I made the decision to go left, but immediately reconsidered as the trail started to go up. So I went crashing through the woods to meet up with the trail that went to the right. The ordeal felt like it took forever and it probably cost me a good 10 seconds or so. When I finished the stage I told the volunteers there that the turn wasn't marked.
I headed to the second stage, still in front. The second stage was tough. My glasses fogged up and I couldn't see what I was doing. There were a couple of awkward rock piles to get up and over, which I ended up having to run since I was riding blind.
The trail merged at the same point as stage one but this time I made the turn. I hit the root section as fast as I have ever ridden anything in the wet. It felt great knowing I was riding on the absolute edge of my ability. It sucks that I lost the time up top.
The third stage of the day was the Super D course from the past two years. I was really familiar with the trail so I felt like I rode it well. It was pouring at this point and the trail was under water. It wasn't muddy yet though as I was the first one down it. Bonus!

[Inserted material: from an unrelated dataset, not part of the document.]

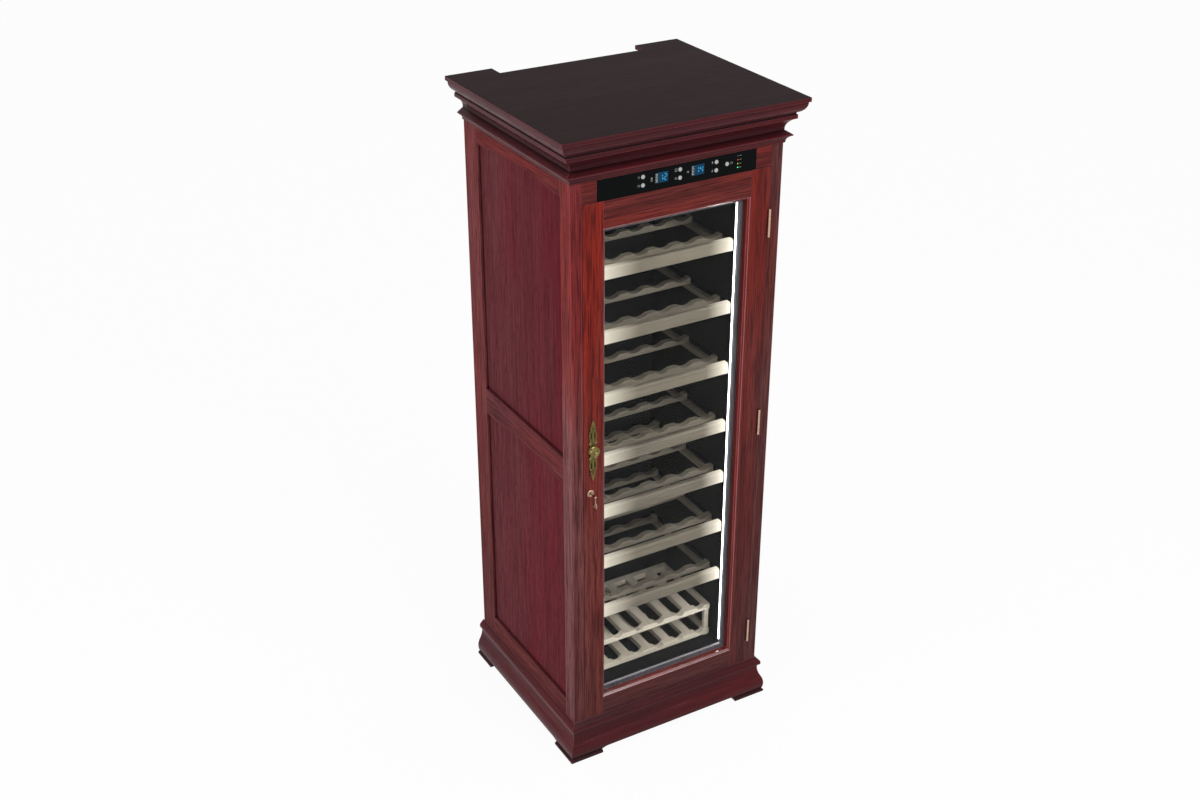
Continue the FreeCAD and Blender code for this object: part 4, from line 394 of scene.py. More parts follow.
def placed_coordinates(tree, turn=(0, 0, 0)):
    """Object coordinates, turned for a pattern."""
    place = node_in(tree, "ShaderNodeTexCoord")
    mapping = node_in(tree, "ShaderNodeMapping", vector_type="POINT")
    feed(tree, mapping, Vector=place.outputs["Object"], Rotation=turn)
    return mapping.outputs["Vector"]


def rubbed_lit_and_shaded(tree, shade, edge, deep, look):
    """A colour rubbed along its edges with a painted highlight, and darkened in its hollows by painted shade
    and grime, where look asks for them.
    """
    # Rubbed edges, lightened by a painted highlight
    if edge is not None:
        wear_and_highlight = use_group(tree, "Edge wear", Radius=look["wear"], Amount=look["rub"])
        shade = blend_colour(tree, wear_and_highlight.outputs["Mask"], shade, edge)
    # Painted shade in hollows, with dark lines where parts meet and grime
    if look["hollow"]:
        parts = {"Reach": look["hollow"], "Amount": look["shade_and_dirt"], "Open": look["open"], "Shut": look["shut"]}
        shade = blend_colour(tree, use_group(tree, "Hollow", **parts).outputs["Mask"], shade, deep)
    return shade


def surfaced(tree, surface, pattern, shade, rough, depth, **plain):
    """Feeds a surface its colour, the roughness and relief of a pattern, and plain values."""
    relief = node_in(tree, "ShaderNodeBump")
    feed(tree, relief, Height=pattern.outputs["Height"], Distance=depth, Strength=1.0)
    dull = plus(tree, pattern.outputs["Roughness"], rough)
    feed(tree, surface, Base_Color=shade, Roughness=dull, Normal=relief.outputs["Normal"], **plain)


def strip_light(tree):
    """Light on both ends of the shelf fronts, where the light strips graze them."""
    axes = node_in(tree, "ShaderNodeSeparateXYZ")
    feed(tree, axes, Vector=node_in(tree, "ShaderNodeTexCoord").outputs["Object"])
    across = axes.outputs["X"]
    at_right = maths(tree, "GREATER_THAN", across, 0.0)
    start = plus(tree, times(tree, at_right, 0.075), 0.07)
    past = maths(tree, "SUBTRACT", maths(tree, "ABSOLUTE", across), start)
    reach = maths(tree, "SUBTRACT", SHELF_END, start)
    falloff = maths(tree, "POWER", maths(tree, "DIVIDE", past, reach, True), 1.3)
    return blend_colour(tree, falloff, (0.0, 0.0, 0.0, 1.0), tint("fff6e4"))


@once
def timber(tree, surface, direction, ground, streak, glow, edge=None, **look):
    """Timber with its grain in one direction. look holds how strong its marks, gloss and rubbed edges with
    their painted highlight are, and its painted hollow shade.
    """
    look = {**TIMBER_LOOK, **look}
    place = placed_coordinates(tree, GRAIN_TURN[direction])
    still = placed_coordinates(tree)
    for axis, start, stop, far_ground, far_glow in look["fades"]:
        fade = use_group(tree, "Fade", Vector=still, Axis=axis, Start=start, Stop=stop)
        ground = blend_colour(tree, fade.outputs["Share"], far_ground, ground)
        glow = blend_colour(tree, fade.outputs["Share"], far_glow, glow)
    grain = use_group(tree, "Timber", Vector=place, Ground=ground, Streak=streak, Glow=glow)
    feed(tree, grain, Streaking=look["streaking"], Pores=look["pores"], Figure=look["figure"])
    joint = bpy.context.scene.cabinet_timber.joint
    shade = rubbed_lit_and_shaded(tree, grain.outputs["Color"], edge, joint, look)
    surfaced(tree, surface, grain, shade, look["rough"], look["depth"], IOR=look["gloss"])
    if look["lit"]:
        feed(tree, surface, Emission_Color=strip_light(tree), Emission_Strength=1.0)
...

With all the water I finished the third stage cleaner than I had started. I rolled through the finish and headed back to camp to shower and pack. Breaking down camp in the pouring rain sucks. Not only because you're getting soaked doing it, but also because you have to unpack everything when you get home, let it dry and then repack it. So many steps.
On to results...
Eric Nicoletti (expert) finished 5th in the Enduro (3rd overall for the series) and 6th in the Super D
Laura Colbert (expert) finished 6th in the Enduro
Kurt Rampton (sport) probably doesn't want to talk about the Enduro since he missed the turn, but he was 5th in the Super D!
Aaron Chamberlain (sport) 6th in the Enduro and 6th in the Super D
All in all, it was a really fun weekend of camping and racing. I'm glad to see people like Jarrett and all the volunteers busting their asses to make events like this happen. Greenville is a cool little city with a great riding community.